▶ _EXERCISE TASK_: Print the first line of the material below and each line after it, exactly as written, ending with the line that contains "const CRUST_LIFT = 0.5;".
========
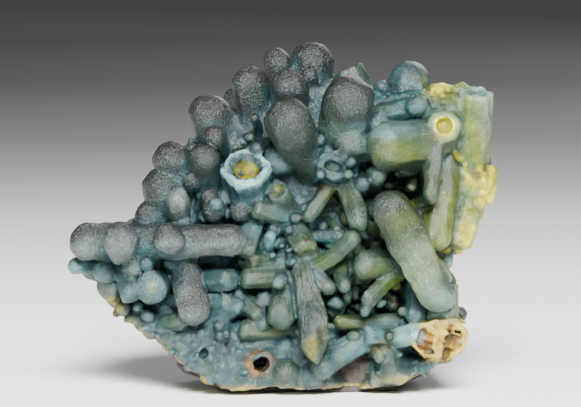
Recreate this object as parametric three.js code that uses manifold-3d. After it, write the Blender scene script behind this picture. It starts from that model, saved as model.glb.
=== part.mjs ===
// A cabinet specimen of plumbogummite: a cluster of waxy, club-shaped crystals on a dark host rock.
// Millimetres, +Z up. The display face looks toward -Y, +X is to the right of that face. The origin is
// at the centre of the specimen's box, at the level of the table it stands on.

import * as THREE from 'three';
import { mergeVertices } from 'three/addons/utils/BufferGeometryUtils.js';
import Module from 'manifold-3d';

const wasm = await Module();
wasm.setup();

// The host rock: where its back, its upper face and its foot lie in Y, and the heights between which
// the foot runs back into the face and the back leans forward.
const ROCK_BACK = 20;
const ROCK_BACK_AT_TOP = 13;
const ROCK_FACE = 3;
const ROCK_FOOT = -6;
const FOOT_TOP = 3;
const FACE_START = 17;
const BACK_SLOPE = { from: 18, to: 50 };
const ROCK_LUMPS = { spacing: 6.5, height: 3.6 };
const ROCK_CHIPS = { spacing: 2.9, height: 1.4 };
const ROCK_CENTRE = { x: 1, z: 23 };

// The crust that the crystals stand on, and the space kept between it and the rock.
const CRUST_THICKNESS = 4.4;
const CRUST_BACK = 9;
const CRUST_LUMPS = { spacing: 4, height: 1.6 };
const GAP = 0.45;
const CRUST_LIFT = 0.5;

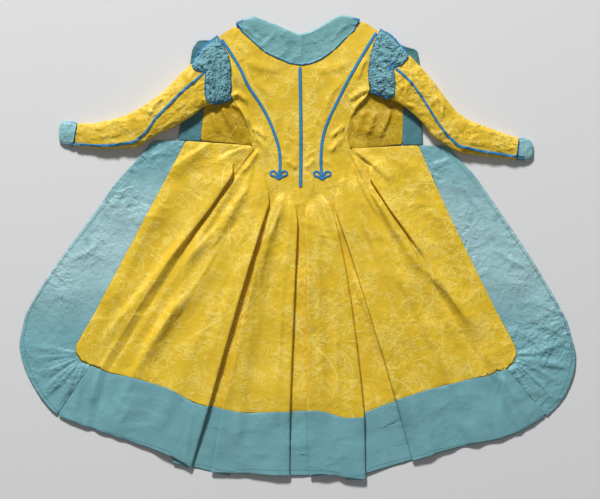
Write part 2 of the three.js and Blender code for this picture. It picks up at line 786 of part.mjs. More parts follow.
========
▶ _OUTPUT OF THE TASK_:
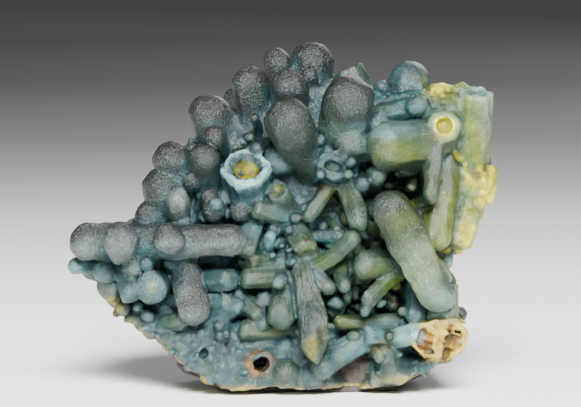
Recreate this object as parametric three.js code that uses manifold-3d. After it, write the Blender scene script behind this picture. It starts from that model, saved as model.glb.
=== part.mjs ===
// A cabinet specimen of plumbogummite: a cluster of waxy, club-shaped crystals on a dark host rock.
// Millimetres, +Z up. The display face looks toward -Y, +X is to the right of that face. The origin is
// at the centre of the specimen's box, at the level of the table it stands on.

import * as THREE from 'three';
import { mergeVertices } from 'three/addons/utils/BufferGeometryUtils.js';
import Module from 'manifold-3d';

const wasm = await Module();
wasm.setup();

// The host rock: where its back, its upper face and its foot lie in Y, and the heights between which
// the foot runs back into the face and the back leans forward.
const ROCK_BACK = 20;
const ROCK_BACK_AT_TOP = 13;
const ROCK_FACE = 3;
const ROCK_FOOT = -6;
const FOOT_TOP = 3;
const FACE_START = 17;
const BACK_SLOPE = { from: 18, to: 50 };
const ROCK_LUMPS = { spacing: 6.5, height: 3.6 };
const ROCK_CHIPS = { spacing: 2.9, height: 1.4 };
const ROCK_CENTRE = { x: 1, z: 23 };

// The crust that the crystals stand on, and the space kept between it and the rock.
const CRUST_THICKNESS = 4.4;
const CRUST_BACK = 9;
const CRUST_LUMPS = { spacing: 4, height: 1.6 };
const GAP = 0.45;
const CRUST_LIFT = 0.5;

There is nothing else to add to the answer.